From: Hongtao Liu <crazylht@gmail.com>
To: Victor Do Nascimento <victor.donascimento@arm.com>
Cc: gcc-patches@gcc.gnu.org, richard.sandiford@arm.com,
Richard.Earnshaw@arm.com,
Victor Do Nascimento <vicdon01@e133397.arm.com>
Subject: Re: [PATCH] middle-end: Expand {u|s}dot product support in autovectorizer
Date: Fri, 17 May 2024 10:08:50 +0800 [thread overview]
Message-ID: <CAMZc-bwdgfH5Ohx--NJ6kVTtmXWo--dXBeQ90WeLpv-m3mC8ug@mail.gmail.com> (raw)

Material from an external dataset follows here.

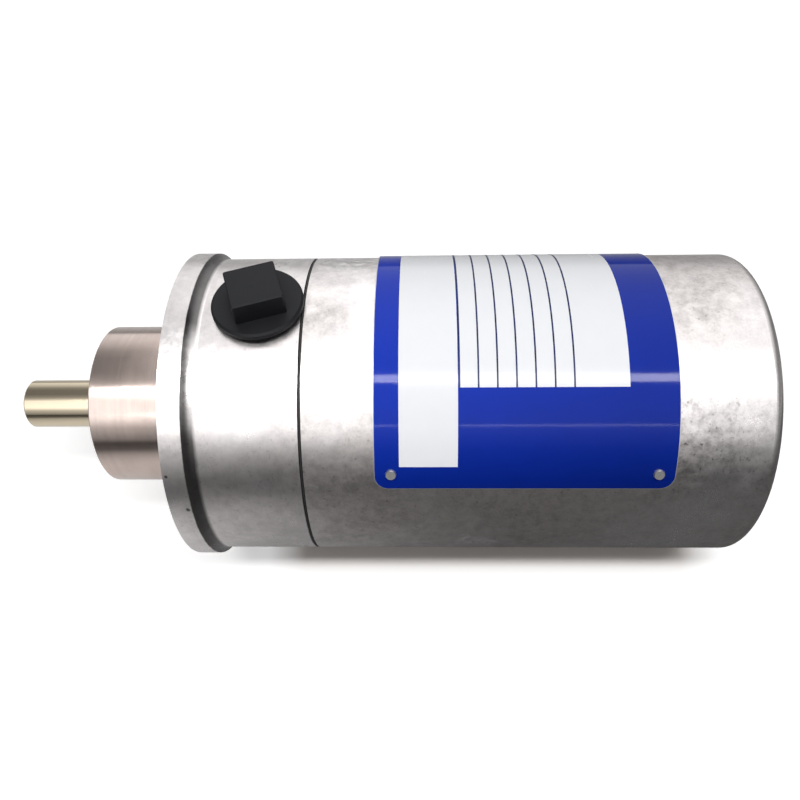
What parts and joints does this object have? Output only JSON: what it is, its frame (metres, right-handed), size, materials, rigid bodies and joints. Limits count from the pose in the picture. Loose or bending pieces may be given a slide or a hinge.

In-Reply-To: <20240516143920.2513640-1-victor.donascimento@arm.com>
On Thu, May 16, 2024 at 10:40 PM Victor Do Nascimento
<victor.donascimento@arm.com> wrote:
>
> From: Victor Do Nascimento <vicdon01@e133397.arm.com>
>
> At present, the compiler offers the `{u|s|us}dot_prod_optab' direct
> optabs for dealing with vectorizable dot product code sequences. The
> consequence of using a direct optab for this is that backend-pattern
> selection is only ever able to match against one datatype - Either
> that of the operands or of the accumulated value, never both.
>
> With the introduction of the 2-way (un)signed dot-product insn [1][2]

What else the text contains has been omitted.